Seeking Symmetry in Fourth Generation Warfare: Information Operations in the the War of Ideas (Mar. 2006).
Deconstructing Information Warfare (Oct. 2006).ABSTRACT: Destabilizing Terrorist Networks:
Disrupting and Manipulating Information Flows
in the Global War on TerrorismPaper originally presented to:
Yale Information Society Project 2005 Conference: Global Flow of Information
K. A. TAIPALE *
Prelude.
"Information warfare is about the exercise of power on the information front. ... It is about using information to influence others in ways that serve your mission." Dorothy Denning [1]
"All that we have to do is to send two Mujahedin to the farthest point East to raise a piece of cloth on which is written al-Qa'ida in order to make the generals race there to cause America to suffer human economic and political losses without their achieving for it anything of note ..." Osama bin Laden [2]
Introduction.
It is said that information, or perhaps more appropriately, knowledge, is power. [3] But information or knowledge in the abstract is not power.
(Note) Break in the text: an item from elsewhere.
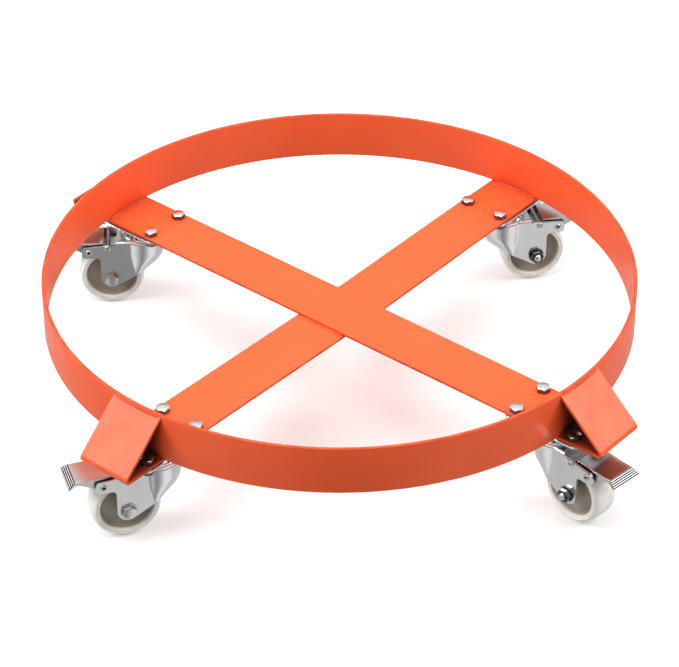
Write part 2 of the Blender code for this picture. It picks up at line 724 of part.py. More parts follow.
def build_casters():
    """Place the four casters. Copies share their meshes."""
    pivot_back = -PEDAL_PIVOT
    meshes = {
        "top_plate": plate_mesh(),
        "kingpin": kingpin_mesh(),
        "swivel_race": race_mesh(),
        "mounting_bolt": mounting_bolt_mesh(),
        "fork": fork_mesh(),
        "tread": tread_mesh(),
        "wheel_core": core_mesh(),
        "axle_bolt": axle_bolt_mesh(),
        "axle_nut": axle_nut_mesh(),
        "brake_pedal": shifted(pedal_mesh(), pivot_back),
        "brake_pin": brake_pin_mesh(),
    }
    for corner, (bar_angle, trail_angle) in STATIONS.items():
        direction = math.radians(bar_angle)
        centre = (STATION_RADIUS * math.cos(direction), STATION_RADIUS * math.sin(direction), 0.0)
        station = add_empty(corner + "_station", centre, bar_angle)
        swivel = add_empty(corner + "_swivel_axis", centre, trail_angle)
        axle = add_empty(corner + "_axle_axis", (TRAIL, 0.0, WHEEL_RADIUS), parent=swivel)
        pedal = add_empty(corner + "_pedal_axis", PEDAL_PIVOT, parent=swivel)

        add_part(corner + "_top_plate", meshes["top_plate"], "plate_zinc", station)
        add_part(corner + "_kingpin", meshes["kingpin"], "kingpin_steel", station)
        add_part(corner + "_swivel_race", meshes["swivel_race"], "race_steel", station)
        for number, (along, across) in enumerate(bolt_stations(), 1):
            bolt = add_part(
                f"{corner}_mounting_bolt_{number}", meshes["mounting_bolt"], "bolt_zinc", station)
            bolt.location = (along, across, 0.0)

        add_part(corner + "_fork", meshes["fork"], "fork_chrome", swivel)
        add_part(corner + "_axle_bolt", meshes["axle_bolt"], "axle_steel", axle)
        add_part(corner + "_axle_nut", meshes["axle_nut"], "nut_steel", axle)
        add_part(corner + "_wheel_core", meshes["wheel_core"], "core_polymer", axle)
        add_part(corner + "_tread", meshes["tread"], "tread_polyurethane", axle)
        add_part(corner + "_brake_pedal", meshes["brake_pedal"], "pedal_zinc", pedal)
        add_part(corner + "_brake_pin", meshes["brake_pin"], "pin_steel", pedal)


clear_scene()
PARTS = new_collection("drum_dolly")
CUTTERS = new_collection("cutters")
build_ring()
build_bar("upper_cross_bar", "upper_bar_paint", 135.0, 0.0)
build_bar("lower_cross_bar", "lower_bar_paint", 45.0, CROSSING_DROP)
build_casters()
bpy.context.view_layer.update()
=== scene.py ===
"""Drum dolly: the visual model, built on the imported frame.

Frame: +Z up, metres, origin on the floor under the centre of the ring. Each caster's pieces are
drawn once about its own swivel axis, with the floor at z = 0 and the wheel trailing towards +X.
"""
import json
import math

import bmesh
import bpy
from mathutils import Matrix, Vector


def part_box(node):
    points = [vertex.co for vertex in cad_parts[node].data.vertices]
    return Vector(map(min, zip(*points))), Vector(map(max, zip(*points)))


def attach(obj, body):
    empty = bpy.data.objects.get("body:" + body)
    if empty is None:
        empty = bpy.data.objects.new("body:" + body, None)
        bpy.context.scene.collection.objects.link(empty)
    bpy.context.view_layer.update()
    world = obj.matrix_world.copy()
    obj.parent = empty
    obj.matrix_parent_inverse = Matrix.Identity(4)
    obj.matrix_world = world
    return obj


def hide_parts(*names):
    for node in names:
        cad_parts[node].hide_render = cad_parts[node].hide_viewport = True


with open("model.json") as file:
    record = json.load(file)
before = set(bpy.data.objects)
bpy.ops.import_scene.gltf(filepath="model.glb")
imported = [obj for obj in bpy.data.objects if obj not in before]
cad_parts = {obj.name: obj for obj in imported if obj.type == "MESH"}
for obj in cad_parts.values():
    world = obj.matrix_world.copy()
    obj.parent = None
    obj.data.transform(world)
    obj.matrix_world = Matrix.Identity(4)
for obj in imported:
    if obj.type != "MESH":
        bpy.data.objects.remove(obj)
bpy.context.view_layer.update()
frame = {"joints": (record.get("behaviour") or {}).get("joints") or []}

MM = 0.001
MERGE = 0.005 * MM
SMOOTH_ANGLE = math.radians(35.0)
EASE_ANGLE = math.radians(40.0)
SIDEWAYS = Matrix.Rotation(math.pi / 2, 4, "X")

# Ring and bars
ring_low, ring_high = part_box("drum_ring")
RING_RADIUS = ring_high.x
RING_WALL = 3.5 * MM
RING_BOTTOM = ring_low.z
RING_TOP = ring_high.z
RING_HEIGHT = RING_TOP - RING_BOTTOM
RING_STEPS = 288
BAR_WIDTH = 62.0 * MM
BAR_THICKNESS = 3.2 * MM
BAR_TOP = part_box("upper_cross_bar")[0].z + BAR_THICKNESS
BAR_BOTTOM = BAR_TOP - BAR_THICKNESS
CROSSING_DROP = BAR_THICKNESS + 0.3 * MM
CROSSING_HALF = BAR_WIDTH / 2 + 3.0 * MM
DIP_END = 235.0 * MM
FOLD_INNER = 2.0 * MM
FOLD_OUTER = FOLD_INNER + BAR_THICKNESS
FOLD_TIP = 359.0 * MM
FLAP_TOP = RING_BOTTOM + 49.5 * MM
FLAP_OVERRUN = 12.0 * MM
UPPER_BAR_ANGLE = 135.0
LOWER_BAR_ANGLE = 45.0
WELD_STEP = 1.1 * MM
WELD_RADIUS = 1.3 * MM
THIN_WELD_RADIUS = 1.2 * MM

# Mounting plate and bolts
PLATE_TOP = BAR_BOTTOM - 0.3 * MM
PLATE_THICKNESS = 2.5 * MM
PLATE_BOTTOM = PLATE_TOP - PLATE_THICKNESS
PLATE_LENGTH = 92.0 * MM
PLATE_WIDTH = 64.0 * MM
BOLT_SPACING_LONG = 70.5 * MM
BOLT_SPACING_WIDE = 44.45 * MM
HEX_FLATS = 13.0 * MM
BOLT_RADIUS = 4.0 * MM
THREAD_PITCH = 1.25 * MM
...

Rather, the power attributed to information arises from its usefulness (or uselessness) for decision-making in the context of action and relationships in the physical world that is, actionable information is an instrument of power. [4] Understood in this way, information warfare is the protection, monitoring, disruption, or manipulation of information and information flows to improve one's own decision-making process or to degrade that of the enemy. [5] This paper examines issues relating to the disruption and manipulation of information flows in order to preempt or otherwise constrain terrorist acts in the context of the 'war on terrorism'. [6] It is beyond the scope of this paper to address protection or monitoring of information flows. [7]
Overview.
Information warfare is not new, nor is recognizing the relationship between information, decision-making, and victory itself novel. Sun Tzu wrote of the supreme importance of attacking the enemy's strategy (decision-making) and the use of deception to do so, as well as the importance of spying to improve one's own decision-making capacity. [8] More recently, Colonel John Boyd famously made explicit this dimension of warfare by postulating that the key to success in conflict is to operate within the opponent's decision cycle. [9] Boyd's views have attained wide currency in US military doctrine. With the emergence of modern information societies that are almost wholly dependent on technically mediated information flows to function (and to support economic, military, and political decision-making), the US military is currently undertaking to doctrinalize defensive and offensive information warfare within the Department of Defense warfighting framework. [10]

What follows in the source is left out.